Now imagine the same walk, but you have slipped, cannot safely continue and have no mobile signal. An emergency satellite feature may guide you through a short questionnaire, share your location and connect you with emergency services or a relay route. That is the serious use case: a narrow, slow channel when the normal one is gone.
In both cases, the lesson is the same. The feature helps most when you already know it exists, have tested the demo. Have battery left and are not expecting it to behave like WhatsApp over 5G. For more on why signal quality varies so much, read our plain-English guide to what 5G actually changes .
What This Means For You
If you are buying a phone, satellite messaging is worth checking, but it should not be the only reason to spend more. Start with the places you actually go. If you hike, camp, drive through rural areas or work outdoors, it may be genuinely useful. If you mostly commute between home, work and town, battery life, camera quality and software support may matter more.

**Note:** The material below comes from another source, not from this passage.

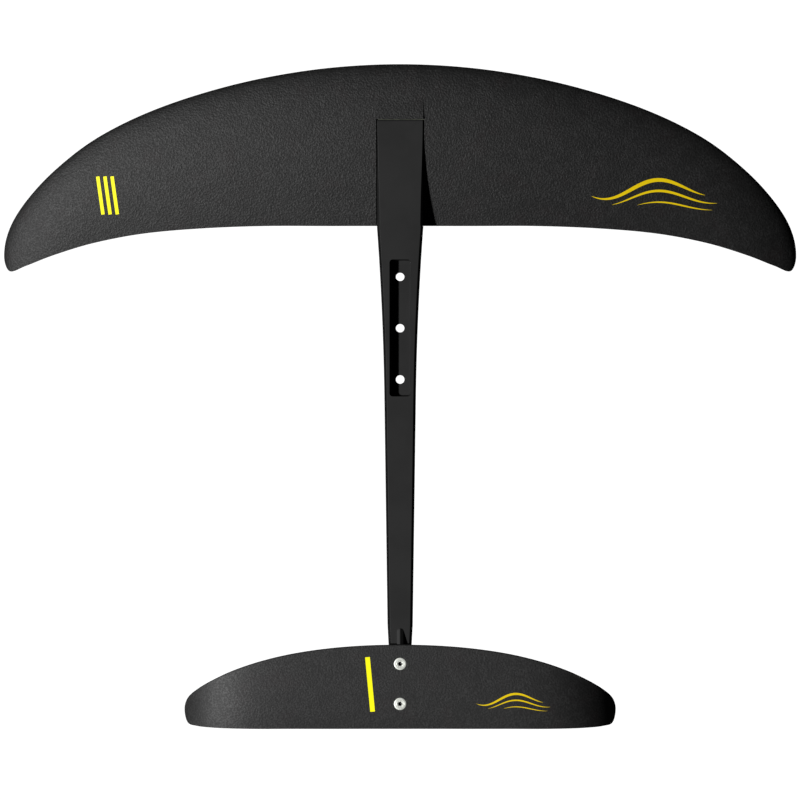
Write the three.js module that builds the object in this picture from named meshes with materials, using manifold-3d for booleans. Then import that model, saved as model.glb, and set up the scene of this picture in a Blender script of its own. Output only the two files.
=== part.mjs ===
// Hydrofoil mast wing: the front wing, fuselage and stabiliser that bolt to the foot of a
// hydrofoil's mast. Millimetres. +Z is up towards the board, -Y is the way it travels, and the
// origin is where the mast's middle screw meets the floor of the mast pocket.
import * as THREE from "three";
import { mergeVertices } from "three/addons/utils/BufferGeometryUtils.js";
import Module from "manifold-3d";

const wasm = await Module();
wasm.setup();

// Driving dimensions
const GAP = 0.3; // between pieces that touch
const EDGE = 0.55; // half thickness of the wings' blunt edges
const TOP = 9.4; // height of the fuselage's flat top above the pocket floor

const FUSELAGE = {
  front: -202.1, // front end of the tongue that lies in the front wing
  shoulder: -98.9, // where the tongue ends and the full-depth beam starts
  tail: 379,
  tongueFrontFloor: 0.4,
  tongueRearFloor: -6.2,
  tongueWidth: [45, 44.5],
  fillet: 0.3,
  rowStep: 14,
};
const BELLY = [
  [-98.9, -8.4], [-84, -13], [-66, -17.3], [-40, -20], [0, -20.8], [50, -20.4],
  [110, -17.9], [200, -12.6], [290, -6.8], [335, -4], [366, -1.6], [379, -0.6],
];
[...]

If your phone already has the feature, set it up before you need it. Read the support page, check availability, try the demo and make sure emergency contacts and location settings are sensible. The worst time to learn the interface is when you are cold, stressed and out of signal.
For small businesses with staff on the road, the practical step is even simpler: do not assume “satellite” means covered. Write down when staff should use it, what it can and cannot send, and what the backup plan is if it fails.
In Plain English
Satellite messaging lets some phones send short messages when normal mobile coverage is gone. It can be extremely useful in an emergency or for a simple check-in, but it is slower and more limited than ordinary texting. Check your exact phone, network, country and costs before you rely on it.